STASBOURG, France: The Council of Europe rights body on Friday criticized Italy’s treatment of migrants in detention centers, citing police violence and the use of psychotropic drugs on detainees.
The COE’s anti-torture committee made the comments after a visit in April to four repatriation centers on mainland Italy, where migrants are held pending expulsion. Italy said some “prison elements” were necessary at the centers to prevents escapes but said in its defense that it was building new facilities.
“The report describes several cases of physical ill-treatment and excessive use of force against detained persons by police staff in the CPRs (centers) visited,” said the European Committee for the Prevention of Torture and Inhuman or Degrading Treatment or Punishment.

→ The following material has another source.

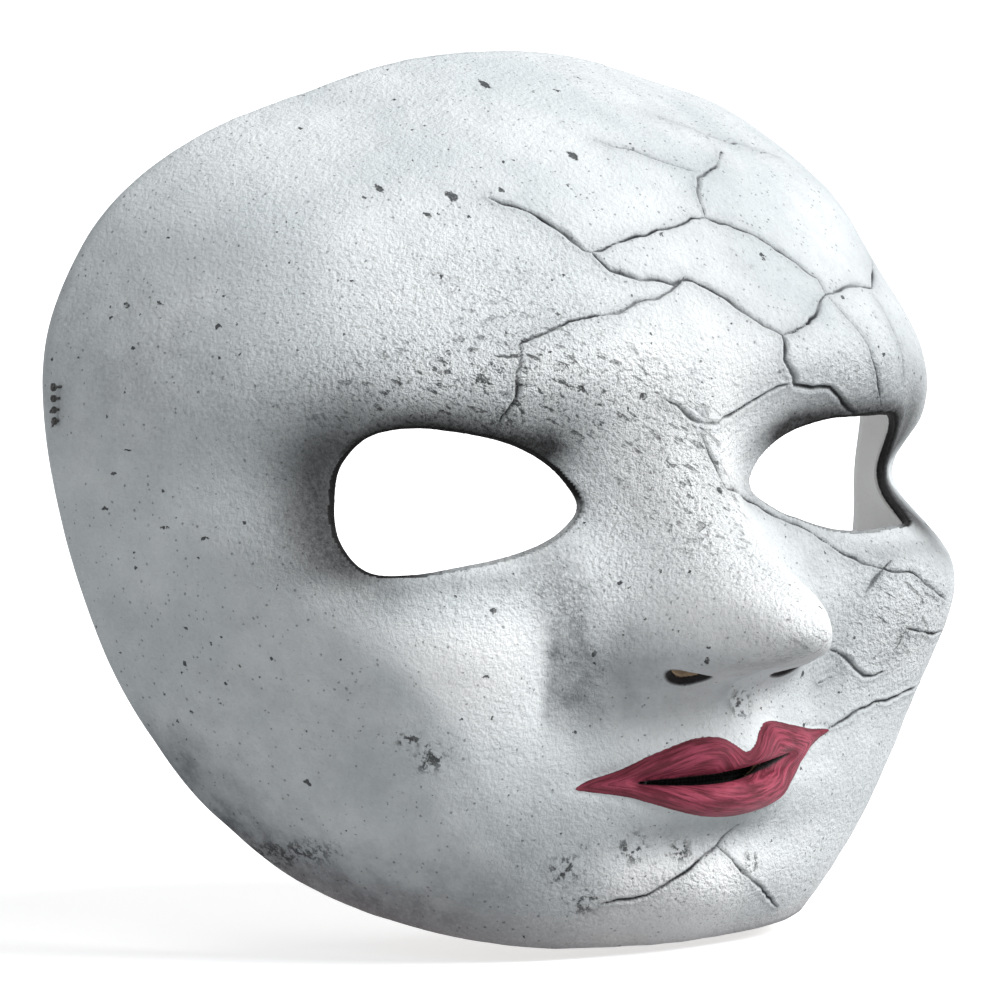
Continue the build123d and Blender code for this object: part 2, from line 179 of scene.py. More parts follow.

“The committee is also critical of the widespread practice of the administration of unprescribed psychotropic drugs diluted in water,” added the summary.
It called for a review of the practice of transporting people “handcuffed in a police vehicle without being offered food and water during journeys of several hours.”
There was no adequate oversight of the police working there and injuries sustained by the detainees were not accurately recorded, it noted.
The committee visited centers in Milan, Gradisca, Potenza and Rome.
At Potenza, it criticized “the widespread practice of the administration of unprescribed psychotropic drugs diluted in water to foreign nationals.”
The report acknowledged that police interventions usually follow disturbances.
But this was “a direct consequence of the disproportionate security restrictions, the lack of individual risk assessments of foreign nationals, and the fact that detained persons were in effect provided with nothing to occupy their time,” it argued.
People can be detained at such centers for up to 18 months while the judicial process for expulsion is completed.
The committee noted the jail-like design and layout of the centers — including triple-metal mesh screens and cage-like outdoor facilities — recommending that such elements be removed.
The food for detainees was poor and there was a lack of toiletries, it added.
The committee also raised questions about Italy’s attempts to hold foreigners at Italian-run centers in Albania, a controversial initiative that Italy’s courts last month referred to the European Court of Justice.
Rome should ensure that any detainees the centers received proper treatment and lived in decent conditions, said the committee.
In its response, Italy said the prison-elements could not be removed as that would only lead to “increased escapes from the centers and episodes of vandalism.”
But it was building new facilities that would comply with European guidelines, it added.
Police paid the “utmost attention” to the training of staff at such centers, it said.